SUPPLIED RECORDS ->
_ _ _

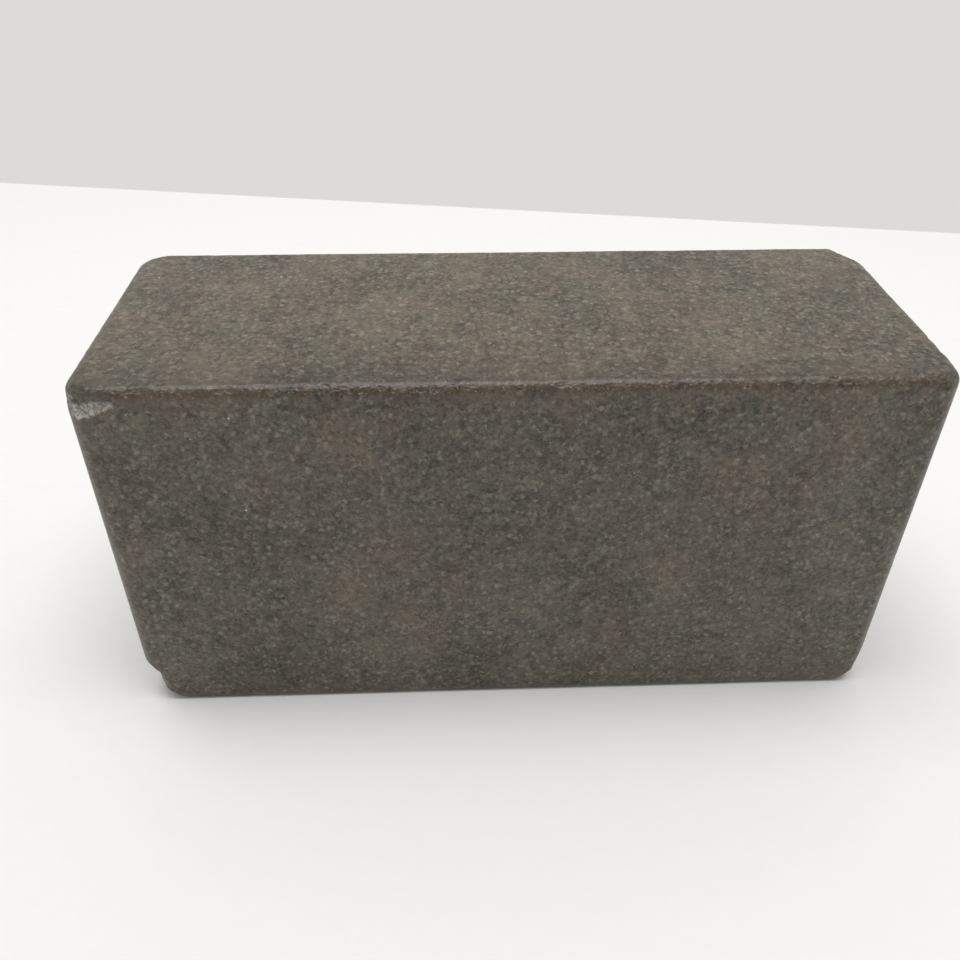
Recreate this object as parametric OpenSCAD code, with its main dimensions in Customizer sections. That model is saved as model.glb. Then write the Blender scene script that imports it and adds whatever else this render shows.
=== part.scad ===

_ _ _

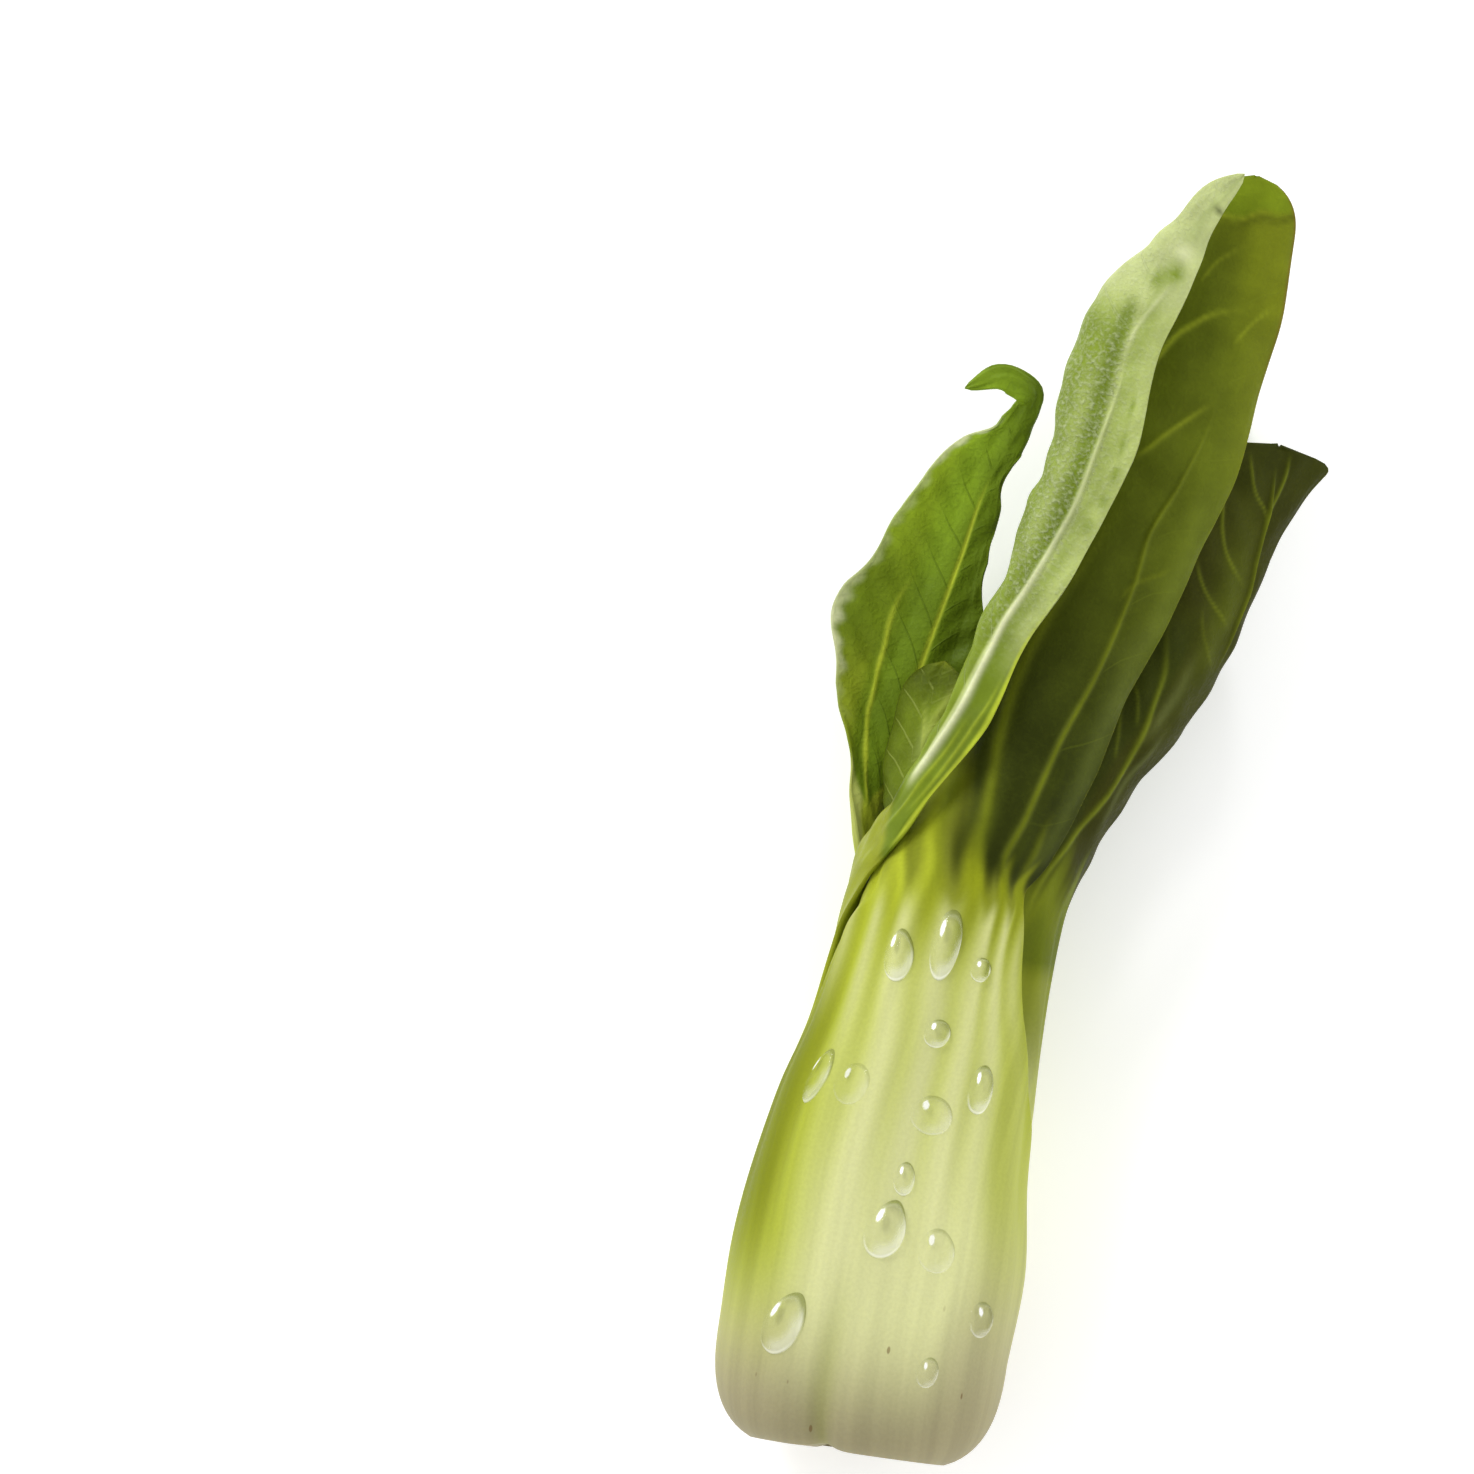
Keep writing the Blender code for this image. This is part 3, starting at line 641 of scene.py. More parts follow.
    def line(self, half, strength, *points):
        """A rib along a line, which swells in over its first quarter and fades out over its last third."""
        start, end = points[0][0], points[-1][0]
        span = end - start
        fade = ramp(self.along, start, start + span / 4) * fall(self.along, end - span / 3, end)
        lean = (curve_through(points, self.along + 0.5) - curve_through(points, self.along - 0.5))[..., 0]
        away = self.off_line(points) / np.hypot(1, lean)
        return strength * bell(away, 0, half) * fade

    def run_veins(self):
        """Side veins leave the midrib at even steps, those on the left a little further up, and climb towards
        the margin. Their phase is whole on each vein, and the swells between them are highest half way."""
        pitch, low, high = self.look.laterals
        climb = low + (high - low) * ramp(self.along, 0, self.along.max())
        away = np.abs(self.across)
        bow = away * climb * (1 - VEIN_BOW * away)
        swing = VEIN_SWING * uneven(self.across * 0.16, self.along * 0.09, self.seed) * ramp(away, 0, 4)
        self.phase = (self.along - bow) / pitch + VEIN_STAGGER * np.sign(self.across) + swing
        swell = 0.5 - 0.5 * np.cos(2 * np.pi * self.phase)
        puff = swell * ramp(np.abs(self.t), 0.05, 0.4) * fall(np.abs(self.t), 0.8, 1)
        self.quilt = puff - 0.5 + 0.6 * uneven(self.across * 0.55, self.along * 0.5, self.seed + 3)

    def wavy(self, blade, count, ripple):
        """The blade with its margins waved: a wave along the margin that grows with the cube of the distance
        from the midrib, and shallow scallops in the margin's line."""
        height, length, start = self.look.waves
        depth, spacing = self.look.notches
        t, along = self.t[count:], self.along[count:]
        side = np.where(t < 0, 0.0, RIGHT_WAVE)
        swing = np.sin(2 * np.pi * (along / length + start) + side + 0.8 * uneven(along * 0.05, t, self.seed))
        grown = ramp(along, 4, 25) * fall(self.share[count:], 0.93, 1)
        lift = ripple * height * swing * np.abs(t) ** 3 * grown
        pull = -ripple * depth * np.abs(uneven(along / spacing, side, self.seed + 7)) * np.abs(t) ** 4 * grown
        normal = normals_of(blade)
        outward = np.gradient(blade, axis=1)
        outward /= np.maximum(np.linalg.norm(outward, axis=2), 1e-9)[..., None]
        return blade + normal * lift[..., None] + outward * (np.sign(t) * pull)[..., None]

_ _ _

WHAT IS EXPECTED -> Find how many lines hold the string "part", and state that number alone.

WRITTEN RESPONSE -> 2